__ENTRIES SUPPLIED__.

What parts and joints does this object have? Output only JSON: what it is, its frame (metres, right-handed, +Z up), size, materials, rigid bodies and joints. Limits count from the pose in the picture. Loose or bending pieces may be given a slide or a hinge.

...

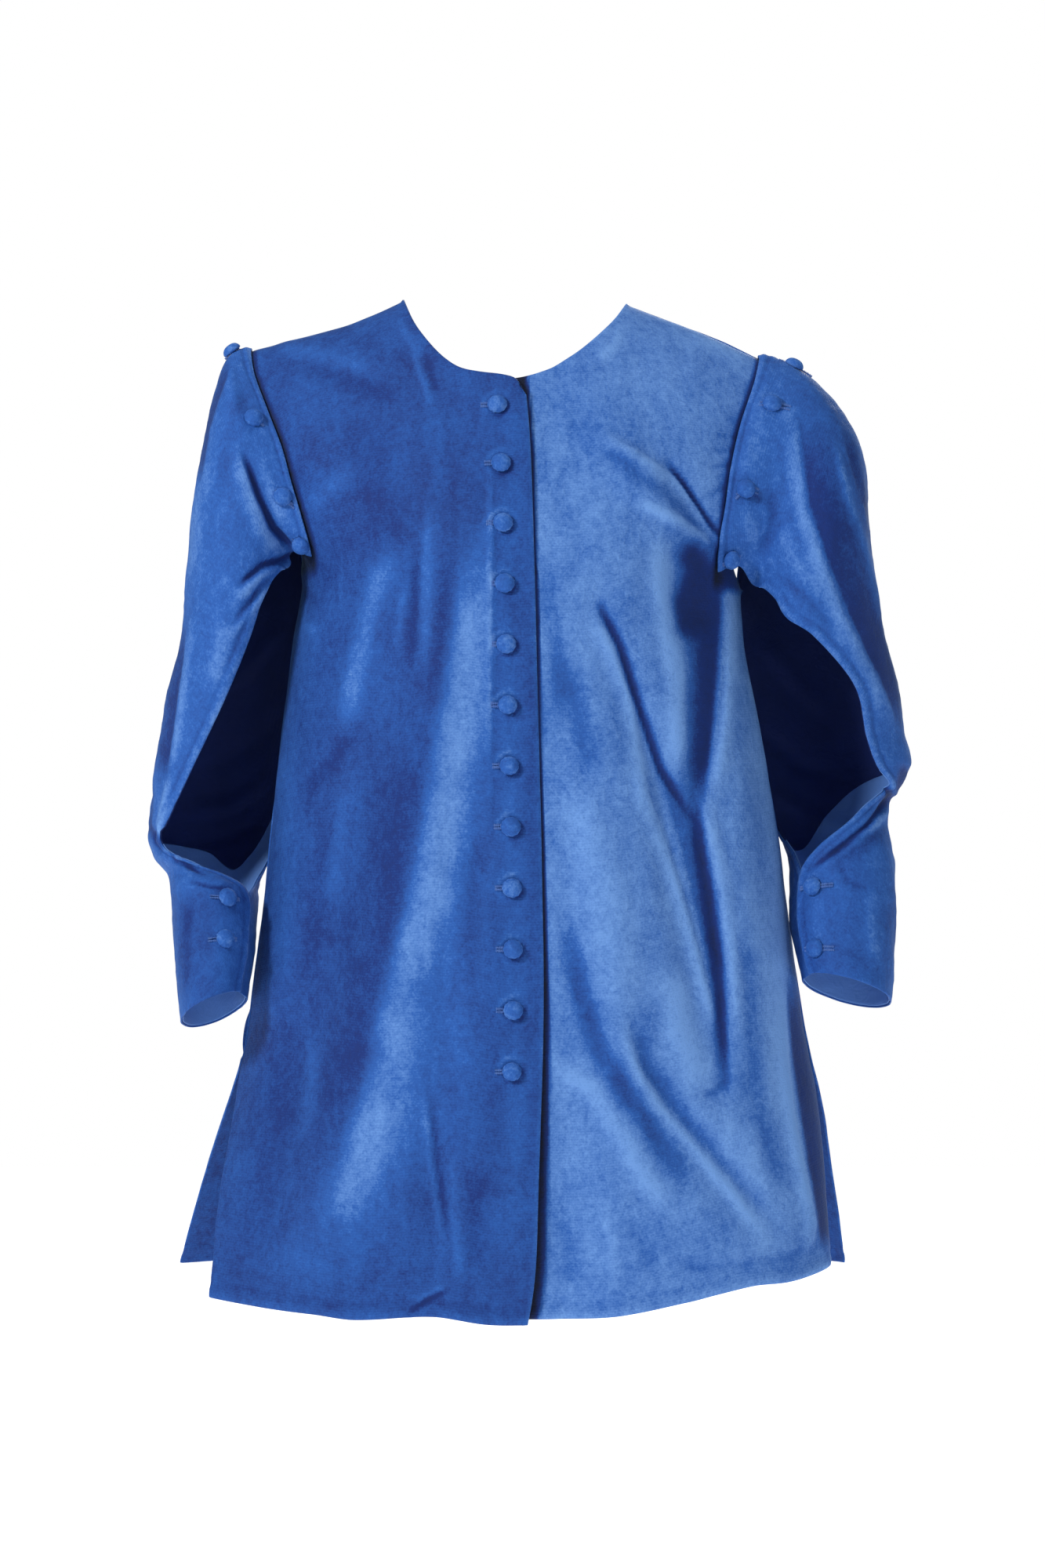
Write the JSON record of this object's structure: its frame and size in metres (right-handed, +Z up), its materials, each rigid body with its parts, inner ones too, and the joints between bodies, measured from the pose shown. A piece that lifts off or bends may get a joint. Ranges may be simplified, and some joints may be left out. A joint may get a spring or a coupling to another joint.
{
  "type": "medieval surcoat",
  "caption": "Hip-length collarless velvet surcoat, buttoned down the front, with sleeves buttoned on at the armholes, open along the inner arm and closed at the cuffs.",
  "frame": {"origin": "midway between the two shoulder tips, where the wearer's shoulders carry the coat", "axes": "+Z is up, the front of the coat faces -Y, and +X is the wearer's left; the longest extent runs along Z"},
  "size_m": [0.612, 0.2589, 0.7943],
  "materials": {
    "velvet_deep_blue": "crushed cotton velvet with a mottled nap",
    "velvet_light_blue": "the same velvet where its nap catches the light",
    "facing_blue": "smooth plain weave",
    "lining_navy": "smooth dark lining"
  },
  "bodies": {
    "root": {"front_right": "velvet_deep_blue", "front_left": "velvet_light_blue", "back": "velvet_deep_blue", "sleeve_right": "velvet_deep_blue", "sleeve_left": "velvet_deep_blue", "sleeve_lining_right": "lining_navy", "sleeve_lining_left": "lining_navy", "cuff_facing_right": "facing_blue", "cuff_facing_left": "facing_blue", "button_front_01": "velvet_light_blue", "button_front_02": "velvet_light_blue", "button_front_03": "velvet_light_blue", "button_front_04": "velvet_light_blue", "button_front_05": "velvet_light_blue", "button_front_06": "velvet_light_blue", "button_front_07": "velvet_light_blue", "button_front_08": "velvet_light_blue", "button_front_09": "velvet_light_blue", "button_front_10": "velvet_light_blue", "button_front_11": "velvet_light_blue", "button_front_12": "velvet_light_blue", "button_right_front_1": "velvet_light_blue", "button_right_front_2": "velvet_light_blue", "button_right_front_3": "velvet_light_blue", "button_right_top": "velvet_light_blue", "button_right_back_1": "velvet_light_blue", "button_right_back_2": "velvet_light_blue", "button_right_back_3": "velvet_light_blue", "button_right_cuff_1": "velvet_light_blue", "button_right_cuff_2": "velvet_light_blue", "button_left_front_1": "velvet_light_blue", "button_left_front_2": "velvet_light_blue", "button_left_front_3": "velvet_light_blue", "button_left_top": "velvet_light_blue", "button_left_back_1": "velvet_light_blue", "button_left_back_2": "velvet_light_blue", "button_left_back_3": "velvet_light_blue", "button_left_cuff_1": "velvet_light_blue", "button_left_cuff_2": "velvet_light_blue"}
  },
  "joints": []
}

--

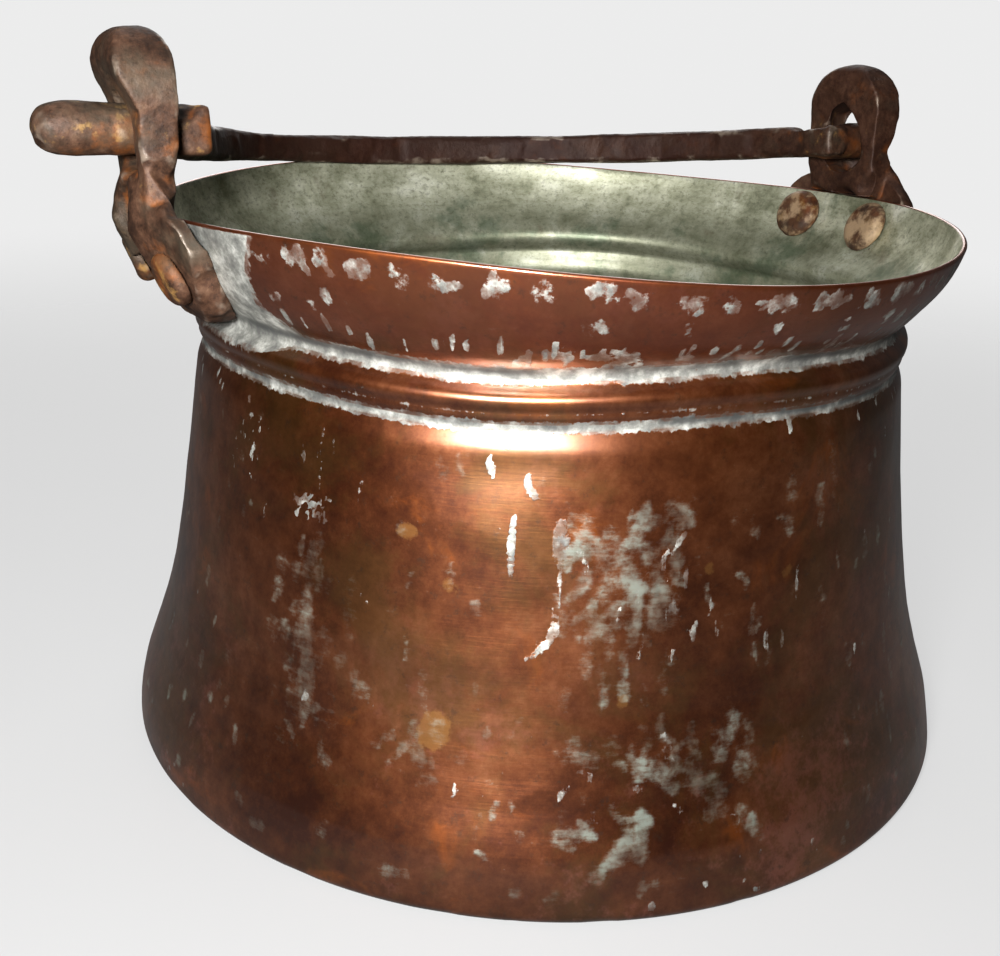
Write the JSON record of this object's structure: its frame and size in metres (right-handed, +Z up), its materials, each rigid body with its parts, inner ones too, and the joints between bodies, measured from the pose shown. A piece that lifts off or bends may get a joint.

__WHAT YOU NEED TO DO__.
State how many lines of the listing above include the word "with". Give nothing but the number.

__SOLUTION__.
4